Bless him that comes in the name of the Lord:
Bless the approaching kingdom of David our father;
Hosanna in the highest!”

This was only a few days before his death. The human heart is sometimes very fickle. Perhaps some of those who, on that triumphal day, waved palm branches and sang hosannas, on the following Friday were of the mob that cried: “Crucify him!”

Into the sad details of that week we may not en-ter. To every reader of the Testament the story is painfully familiar. One who had been with him as a companion and perhaps, at times, had been thrilled by his spirit and had caught glimpses of his high purpose, for some reason plotted against him. Following his arrest came the trial. He was passed back and forth between the ecclesiastical and civil authorities, receiving insults at every step. The priests hated him because he opposed their institutions. Pilate regarded him as a harmless dreamer, but from fear of the priests and the mob consented to put him to death. Condemned by the ecclesiastical law, he was executed by the civil power. The Jewish high priest struck him in the face; a Roman soldier thrust a spear into his side. Caiaphas and Pilate each probably intended that the responsibility for the crime should rest upon the other. They were unsuccessful. For eighteen centuries both have been blamed and will most likely continue to be blamed as long as the crime is remembered by mankind.

Across all the flood of time one can still clearly see the scenes enacted in that far past,—scenes that have sufficed to make one Friday of each year to stand as symbol of what is so sad and dark in human experience. One may picture the dismal procession filing out through the gate, across the ravine, and up the hill-side beyond to the fateful spot; the jeerings and buffetings of some in the crowd; Roman soldiers trying to keep the mob in check; the little company of friends, among whom were some sobbing women, following afar off; the halt at the chosen place and the planting of the cross; the indescribable anguish when it seemed as if God had forsaken him; the more than mortal agony which preceded the fatal moment; and, then, death itself. Neither can that Thursday night in the Garden be forgotten by one who has himself suffered, alone, or has a heart that can be touched by human grief. Life was dear to him. His affections were strong. He had the Jew’ s patriotism. He loved his native village. He was proud of Jerusalem. He was bound by a hundred ties to nature. He had father and mother and brothers and sisters. He was young and his life work only begun. All these ties he must sunder. With what gracious dignity he bore himself.

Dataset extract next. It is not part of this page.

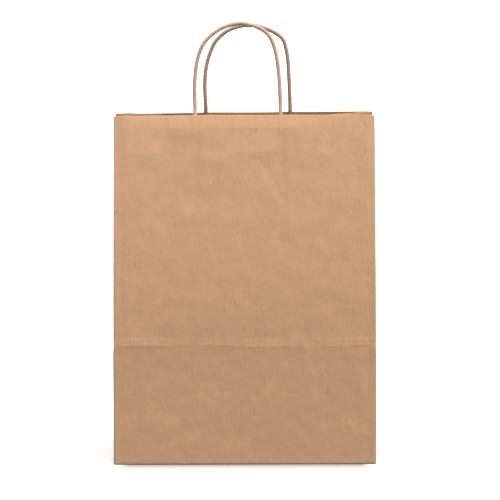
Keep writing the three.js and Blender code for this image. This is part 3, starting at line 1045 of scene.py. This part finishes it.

Insulted, he maintained silence. Misrepresented, he made no defense. Falling beneath the burden of the cross, no complaint escaped his lips. Presented the drugged potion, he refused it as if he wished to go in-to the great eternity with an unclouded mind Emptying his heart of all bitterness, he asked forgiveness for his enemies. Recalling the whole scene, the saying of Rousseau seems fitting: “If the death of Socrates was like a philosopher, that of Jesus was like a God.”

There is no need to magnify anything. The simple narrative is sufficiently wonderful without the introduction of the unnatural and miraculous. Concerning the event we need cherish no superstition. But, going back of all the legends that have grown around the event, and approaching it as rational beings we cannot avoid the impression that something of tremendous import for the world occurred in those days lying between the triumphal entry into Jerusalem and the sad retreat to Calvary. They gave birth to a new era in the history of mankind. It was the Renaissance of the spirit. Here was a conqueror who did not destroy; a sovereign without a sword; a revolutionist without violence. Here was loss that was gain; a de-feat that was victory; a death that was life.

It is often said that Jesus failed in accomplishing his purpose. The kingdom of God was not established on earth. We are told that it is too impracticable ever to be established. If so, then his work was a partial failure. But the question arises whether it is not more valuable to be a partial failure in some, than to be a perfect success in other undertakings. It may be better to die seeking liberty than to live contentedly in slavery. Perhaps it is better to be mastered by a great idea than to be master of some trifling custom. To be grandly mistaken may be more praiseworthy than to be meanly correct. It is nobler to stir the heart by a spiritual impulse, until it will attempt the impossible, than to lull it to slumber in the midst of wrongs by repeating to it some soothing and prudential maxims. When on the cross it was said of him in scorn: “He saved others, himself he cannot save.” Spoken in contempt, those words are now his greatest praise.

“Though love repine, and reason chafe,
There came a voice without reply,—’
Tis man’s perdition to be safe,
When for the truth he ought to die.”

Thus, even if Jesus did fail to realize his dream, he is worth more to mankind than many of those who seem to have been successful. He stands forth as representative of those who see existence on its superior side. Under his hands the mysterious life-harp gave richer music. Striking the chord of duty, a clearer note was heard. Striking the chord of suffering, it gave back a note of triumph. Striking the chord of sacrifice, it responded with a tone of victory. Touching the chord of sorrow, it trembled into joy. Dying on the cross, forthwith it was made glorious and now, for centuries, has been made a symbol of triumph. Meeting death, he disarmed it of its ancient terror. Passing into the grave, from its dust have sprung the unfading flowers of a boundless hope and trust.

Far away is Jerusalem. Long since its material splendor all disappeared. Far away the day on which the Son of Man entered its gates attended by waving branches and hymns of welcome. Under different skies, of a different race, amid different laws and different customs our life is passing. But, recalling what he was and did in that far-off time, remembering how tried and purified and triumphant he is perpetual example and motive to mankind; we cannot go amiss if we help celebrate the name and fame of him who once in victory rode into Palestine’s gorgeous Capital. We may turn our hearts into a holy city to receive his advancing spirit. We may wave palm branches and shout our hosannas of welcome, well assured that we never have received and never shall receive a nobler guest.